» Dataset excerpt:

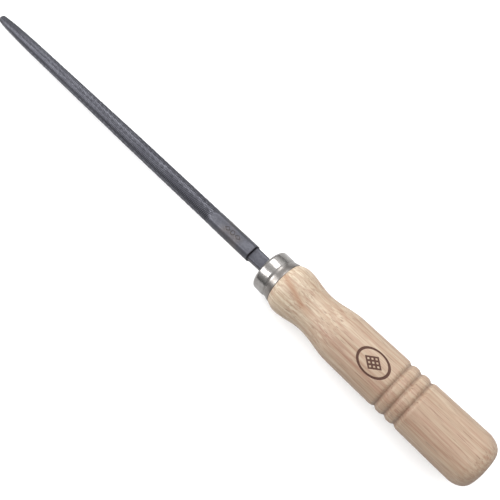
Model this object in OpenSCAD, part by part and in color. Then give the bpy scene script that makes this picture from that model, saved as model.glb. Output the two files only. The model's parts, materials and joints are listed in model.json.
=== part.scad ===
// Round file with a square tang, a pressed steel ferrule and a turned handle.
//
// The tool lies along X, with its tip towards -X and its butt towards +X.
// The origin is on the axis at the heel, where the round body ends and the
// tang begins. The flat ground on the body at the heel faces +Z.

/* [File body] */
// Length of the round body, from the tip to the heel
body_len = 200; // [150:5:250]
// Diameter of the parallel part of the body
body_d = 7.8; // [7.6:0.1:9]
// Length of the slow taper, from the tip
taper_len = 120; // [80:2:120]
// Diameter that the slow taper alone would reach at the tip
taper_d = 6.3; // [5.8:0.1:7]
// Length of the nose, where the body narrows faster
nose_len = 34; // [20:1:50]
// Diameter at the tip
tip_d = 4.7; // [4:0.1:5.6]
// Radius of the rounded edge of the tip
tip_round = 1.4; // [0.5:0.1:1.8]

/* [Heel and tang] */
// Length of the ground flat in front of the heel
flat_len = 22.4; // [10:0.2:30]
// Depth of the ground flat below the round surface
flat_depth = 0.5; // [0.2:0.05:0.9]
// Length of the slope where the flat runs out
flat_runout = 3; // [1:0.5:5]
// Bevel around the heel
heel_bevel = 0.4; // [0.1:0.1:0.8]
// Width of the tang at the heel, across the flat
tang_w = 6.4; // [5.4:0.1:6.6]
// Thickness of the tang at the heel, square to the flat
tang_t = 5.4; // [4.8:0.1:5.8]
// Width of the tang at its end, inside the handle
tang_end_w = 3.8; // [3:0.1:4.5]
// Thickness of the tang at its end
tang_end_t = 3.2; // [2.4:0.1:4]
// Length of the tang from the heel
tang_len = 58; // [45:1:70]
// Part of the tang's diagonal that its four bevelled edges take off
tang_bevel = 0.14; // [0.1:0.01:0.2]

/* [Ferrule] */
// Distance from the heel to the front of the ferrule
ferrule_gap = 9.3; // [6:0.1:14]
// Outside diameter of the ferrule's front band
ferrule_d = 19.1; // [18:0.1:19.5]
// Outside diameter of the ferrule's flared back edge
ferrule_back_d = 19.8; // [19.6:0.1:20.2]
// Length of the ferrule
ferrule_len = 9.4; // [8:0.1:12]
// Thickness of the ferrule's sheet
ferrule_wall = 0.7; // [0.5:0.05:1]
// Radius of the ferrule's rounded front edge
ferrule_round = 1.3; // [1:0.1:1.8]
// Width that the front edge turns in over the end of the wood
ferrule_lip = 2.2; // [1.6:0.1:3]
// Depth of the crimp rolled around the ferrule
crimp_depth = 0.3; // [0.1:0.05:0.5]
// Distance from the ferrule's front to the middle of the crimp
crimp_at = 6; // [5:0.1:6.5]
// Width of the front half of the crimp
crimp_w = 0.8; // [0.6:0.1:1.4]

/* [Handle] */
// Length of the handle, from the front of the ferrule to the butt
handle_len = 106.3; // [104:0.1:125]
// Diameter where the wood meets the back of the ferrule
collar_d = 19.6; // [19.4:0.1:20]
// Diameter of the bead behind the ferrule
bead_d = 22; // [20.5:0.1:23]
// Distance from the ferrule's front to the top of the bead
bead_at = 13.4; // [13:0.1:16]
// Diameter of the waist
waist_d = 18.2; // [16:0.1:19]
// Distance from the ferrule's front to the waist
waist_at = 27; // [24:0.1:32]
// Diameter of the grip
grip_d = 21.9; // [20.5:0.1:24]
// Distance from the ferrule's front to the start of the grip
grip_at = 42.5; // [38:0.1:50]
// Length of the rounding at the butt
butt_round_len = 6.2; // [4:0.1:10]
// Width of the rounding at the butt
butt_round_w = 4.4; // [3:0.1:7]
// Diameter of the pilot hole that the tang is driven into
pilot_d = 4.6; // [3:0.1:5]
// Depth of the pilot hole from the front of the wood
pilot_depth = 56; // [52:1:64]

/* [Grooves] */
// Number of grooves turned in the grip
groove_count = 3; // [1:1:4]
// Distance from the ferrule's front to the first groove
groove_at = 66.2; // [60:0.1:72]
// Distance between neighbouring grooves
groove_pitch = 4.6; // [4.4:0.1:6]
// Depth of each groove
groove_depth = 0.85; // [0.3:0.05:1.2]
// Width of each groove, with its rounded shoulders
groove_w = 3.6; // [2:0.1:4.4]

/* [Hidden] */

$fn = 96;
body_r = body_d / 2;
taper_r = taper_d / 2;
tip_r = tip_d / 2;
ferrule_r = ferrule_d / 2;
ferrule_back_r = ferrule_back_d / 2;
collar_r = collar_d / 2;
bead_r = bead_d / 2;
waist_r = waist_d / 2;
grip_r = grip_d / 2;

taper_end_x = taper_len - body_len;
nose_end_x = nose_len - body_len;
ferrule_x = ferrule_gap;
wood_x = ferrule_x + ferrule_wall;
ferrule_end_x = ferrule_x + ferrule_len;
crimp_x = ferrule_x + crimp_at;
crimp_r = ferrule_r - crimp_depth;
bead_x = ferrule_x + bead_at;
waist_x = ferrule_x + waist_at;
grip_x = ferrule_x + grip_at;
groove_x = ferrule_x + groove_at;
butt_x = ferrule_x + handle_len;

taper_steps = 24;
curve_steps = 16;
corner_steps = 8;
// Depth that the tang's root reaches into the body, and margin of the cuts
root = 4;
margin = 1;

// Radius of the tapered part at x: a slow straight taper, and a curved nose
function tapered_r(x) =
    body_r
    - (body_r - taper_r) * (taper_end_x - x) / taper_len
    - (taper_r - tip_r) * pow(max(0, nose_end_x - x) / nose_len, 2);

// Smooth step from 0 to 1 that starts and ends level
function ease(t) = (1 - cos(180 * t)) / 2;

// Points [radius, x] of a level-ended curve between two stations
function s_curve(x0, r0, x1, r1) =
    [for (i = [0:curve_steps]) let (t = i / curve_steps)
        [r0 + (r1 - r0) * ease(t), x0 + (x1 - x0) * t]];

// Points of a rounded shoulder that starts steep and ends level
function shoulder(x0, r0, x1, r1) =
    [for (i = [0:corner_steps]) let (t = i / corner_steps)
        [r0 + (r1 - r0) * sin(90 * t), x0 + (x1 - x0) * t]];

// Points of a groove with a sharp bottom and rounded shoulders
function groove(x, r) =
    [for (i = [-corner_steps:corner_steps]) let (t = i / corner_steps)
        [r - groove_depth * (1 - sin(90 * abs(t))), x + t * groove_w / 2]];

// Points of a ring's rounded front edge, for one face of its sheet
function front_edge(r, corner, x) =
    [for (i = [0:corner_steps]) let (a = 90 * i / corner_steps)
        [r - corner + corner * sin(a), x + corner - corner * cos(a)]];

// Points of the crimp and the flare behind it, for the ferrule's outside or,
// a wall further in, for its inside and the wood under it
function crimp_and_flare(inset) = concat(
    s_curve(crimp_x - crimp_w, ferrule_r - inset, crimp_x, crimp_r - inset),
    s_curve(crimp_x, crimp_r - inset, ferrule_end_x, ferrule_back_r - inset)
);

function reversed(list) = [for (i = [len(list) - 1:-1:0]) list[i]];

// Turns an outline of [radius, x] points around the X axis
module turned(outline) {
    rotate([0, 90, 0])
        rotate_extrude()
            polygon(outline);
}

// Bar along X that tapers from w0 at the heel to w1 at the tang's end
module tang_bar(w0, w1) {
    root_w = w0 + (w0 - w1) * root / tang_len;
    linear_extrude(3 * tang_w, center = true)
        polygon([
            [-root, -root_w / 2],
            [tang_len, -w1 / 2],
            [tang_len, w1 / 2],
            [-root, root_w / 2]
        ]);
}

// Distance between two opposite bevels of a tang w wide and t thick
function across_bevels(w, t) = (w + t) / sqrt(2) * (1 - tang_bevel);

// Four-sided tapered tang with bevelled edges
module tang() {
    across = across_bevels(tang_w, tang_t);
    across_end = across_bevels(tang_end_w, tang_end_t);
    intersection() {
        tang_bar(tang_w, tang_end_w);
        rotate([90, 0, 0])
            tang_bar(tang_t, tang_end_t);
        rotate([45, 0, 0])
            tang_bar(across, across_end);
        rotate([-45, 0, 0])
            tang_bar(across, across_end);
    }
}

// Round body, tapered towards the tip
module round_body() {
    tip_edge = [for (i = [0:corner_steps]) let (a = 90 * i / corner_steps)
        [tip_r - tip_round * (1 - sin(a)), -body_len + tip_round * (1 - cos(a))]];
    taper_start_x = -body_len + tip_round;
    taper = [for (i = [1:taper_steps])
        let (x = taper_start_x + (taper_end_x - taper_start_x) * i / taper_steps)
        [tapered_r(x), x]];
    turned(concat(
        [[0, -body_len]],
        tip_edge,
        taper,
        [[body_r, -heel_bevel], [body_r - heel_bevel, 0], [0, 0]]
    ));
}

// Cutter for the ground flat: level up to the heel, sloping out at its front
module flat_cutter() {
    floor_z = body_r - flat_depth;
    rotate([90, 0, 0])
        linear_extrude(body_d + 2 * margin, center = true)
            polygon([
                [-flat_len - flat_runout, body_r + margin],
                [-flat_len, floor_z],
                [margin, floor_z],
                [margin, body_r + margin]
            ]);
}

module file_blade() {
    color("dimgray") {
        difference() {
            round_body();
            flat_cutter();
        }
        tang();
    }
}

// Outline of one face of the ferrule's sheet, from its front edge to its back
function ferrule_face(inset, x) = concat(
    front_edge(ferrule_r - inset, ferrule_round - inset / 2, x),
    crimp_and_flare(inset)
);

module ferrule() {
    lip_r = ferrule_r - ferrule_lip;
    color("silver")
        turned(concat(
            [[lip_r, ferrule_x]],
            ferrule_face(0, ferrule_x),
            reversed(ferrule_face(ferrule_wall, wood_x)),
            [[lip_r, wood_x]]
        ));
}

// Outline of the rounding at the butt
function butt_rounding() =
    [for (i = [0:curve_steps]) let (a = 90 * i / curve_steps)
        [grip_r - butt_round_w * (1 - cos(a)),
         butt_x - butt_round_len * (1 - sin(a))]];

// Outline of the wood, from its front end to the middle of the butt
function handle_outline() = concat(
    [[0, wood_x]],
    ferrule_face(ferrule_wall, wood_x),
    shoulder(ferrule_end_x, collar_r, bead_x, bead_r),
    s_curve(bead_x, bead_r, waist_x, waist_r),
    s_curve(waist_x, waist_r, grip_x, grip_r),
    [for (k = [0:groove_count - 1])
        each groove(groove_x + k * groove_pitch, grip_r)],
    butt_rounding(),
    [[0, butt_x]]
);

module handle() {
    color("burlywood")
        difference() {
            turned(handle_outline());
            tang();
            translate([wood_x - margin, 0, 0])
                rotate([0, 90, 0])
                    cylinder(h = pilot_depth + margin, d = pilot_d);
        }
}

file_blade();
ferrule();
handle();
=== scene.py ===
"""Looks of a round file: cut steel body, pressed ferrule, turned wooden handle.

The tool lies along X with its tip towards -X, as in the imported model, and the
flat ground at its heel faces +Z. The origin is on the axis at the heel.
Lengths are in metres. Angles around the axis start at +Z and grow towards +Y.
"""

import json
from math import atan2, cos, pi, radians, sin, sqrt, tan

import bmesh
import bpy
import numpy as np
from mathutils import Matrix, Vector

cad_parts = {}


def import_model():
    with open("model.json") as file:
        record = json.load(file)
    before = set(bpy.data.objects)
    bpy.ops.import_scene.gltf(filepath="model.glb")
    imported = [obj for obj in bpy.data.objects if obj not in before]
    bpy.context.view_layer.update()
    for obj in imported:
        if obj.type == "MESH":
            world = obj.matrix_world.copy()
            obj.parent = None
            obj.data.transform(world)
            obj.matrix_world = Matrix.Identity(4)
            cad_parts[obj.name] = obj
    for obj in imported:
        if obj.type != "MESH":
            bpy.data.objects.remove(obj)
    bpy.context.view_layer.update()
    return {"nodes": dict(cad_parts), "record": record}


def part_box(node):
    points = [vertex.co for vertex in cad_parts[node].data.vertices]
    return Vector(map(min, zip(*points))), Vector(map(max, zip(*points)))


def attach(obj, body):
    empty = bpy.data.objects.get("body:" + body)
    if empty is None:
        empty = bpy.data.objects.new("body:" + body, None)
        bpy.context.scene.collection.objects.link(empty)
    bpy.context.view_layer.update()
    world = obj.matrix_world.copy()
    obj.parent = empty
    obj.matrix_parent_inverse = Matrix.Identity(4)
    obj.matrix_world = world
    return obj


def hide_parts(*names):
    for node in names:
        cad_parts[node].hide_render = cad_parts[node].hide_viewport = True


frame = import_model()
MM = 0.001

# ---------------------------------------------------------------- dimensions

MOUNTS = {m["name"]: m for m in frame["record"]["mounts"]}
BODY_R = MOUNTS["body_shank"]["dims"]["r_mm"] * MM
TIP_X, TANG_END_X = (corner.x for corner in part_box("file_blade"))
FERRULE_X, FERRULE_END_X = (corner.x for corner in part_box("ferrule"))
WOOD_X, BUTT_X = (corner.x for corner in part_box("handle"))
BEAD_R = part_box("handle")[1].z

# Radius of the tip's rounded edge, and of the tip where it rests on the floor
TIP_ROUND = 1.4 * MM
TIP_R = 2.35 * MM

# The flat ground at the heel, and the slope where it runs out
FLAT_LEN = 22.4 * MM
FLAT_Z = BODY_R - 0.5 * MM
FLAT_RUNOUT = 3.0 * MM
SHOULDER_LEN = 0.35 * MM

# The cut teeth, in rows of slanted cuts around the body
TOOTH_PITCH = 0.85 * MM
TOOTH_DEPTH = 0.24 * MM
TOOTH_ROWS = 12
TOOTH_COLUMNS = 96
# In parts of the pitch: how far a cut leans across its row, and how far rows shift
TOOTH_SLANT = 0.8
ROW_SHIFT = 0.37
TEETH_START_X = TIP_X + TIP_ROUND
TEETH_END_X = -FLAT_LEN
TEETH_RUNOUT = 3 * MM
# One tooth from its root: place along the pitch, and height
TOOTH_SHAPE = ((0.0, 0.0), (0.16, 1.0), (0.42, 0.62), (0.74, 0.2))
# Every fourth point along a cut is lowered by the second cut
OVERCUT_STEP = 4
OVERCUT_HEIGHT = 0.4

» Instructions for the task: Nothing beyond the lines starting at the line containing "translate([wood_x - margin, 0, 0])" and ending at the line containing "obj.parent = empty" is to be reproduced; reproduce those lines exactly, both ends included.

» Correct output:
            translate([wood_x - margin, 0, 0])
                rotate([0, 90, 0])
                    cylinder(h = pilot_depth + margin, d = pilot_d);
        }
}

file_blade();
ferrule();
handle();
=== scene.py ===
"""Looks of a round file: cut steel body, pressed ferrule, turned wooden handle.

The tool lies along X with its tip towards -X, as in the imported model, and the
flat ground at its heel faces +Z. The origin is on the axis at the heel.
Lengths are in metres. Angles around the axis start at +Z and grow towards +Y.
"""

import json
from math import atan2, cos, pi, radians, sin, sqrt, tan

import bmesh
import bpy
import numpy as np
from mathutils import Matrix, Vector

cad_parts = {}


def import_model():
    with open("model.json") as file:
        record = json.load(file)
    before = set(bpy.data.objects)
    bpy.ops.import_scene.gltf(filepath="model.glb")
    imported = [obj for obj in bpy.data.objects if obj not in before]
    bpy.context.view_layer.update()
    for obj in imported:
        if obj.type == "MESH":
            world = obj.matrix_world.copy()
            obj.parent = None
            obj.data.transform(world)
            obj.matrix_world = Matrix.Identity(4)
            cad_parts[obj.name] = obj
    for obj in imported:
        if obj.type != "MESH":
            bpy.data.objects.remove(obj)
    bpy.context.view_layer.update()
    return {"nodes": dict(cad_parts), "record": record}


def part_box(node):
    points = [vertex.co for vertex in cad_parts[node].data.vertices]
    return Vector(map(min, zip(*points))), Vector(map(max, zip(*points)))


def attach(obj, body):
    empty = bpy.data.objects.get("body:" + body)
    if empty is None:
        empty = bpy.data.objects.new("body:" + body, None)
        bpy.context.scene.collection.objects.link(empty)
    bpy.context.view_layer.update()
    world = obj.matrix_world.copy()
    obj.parent = empty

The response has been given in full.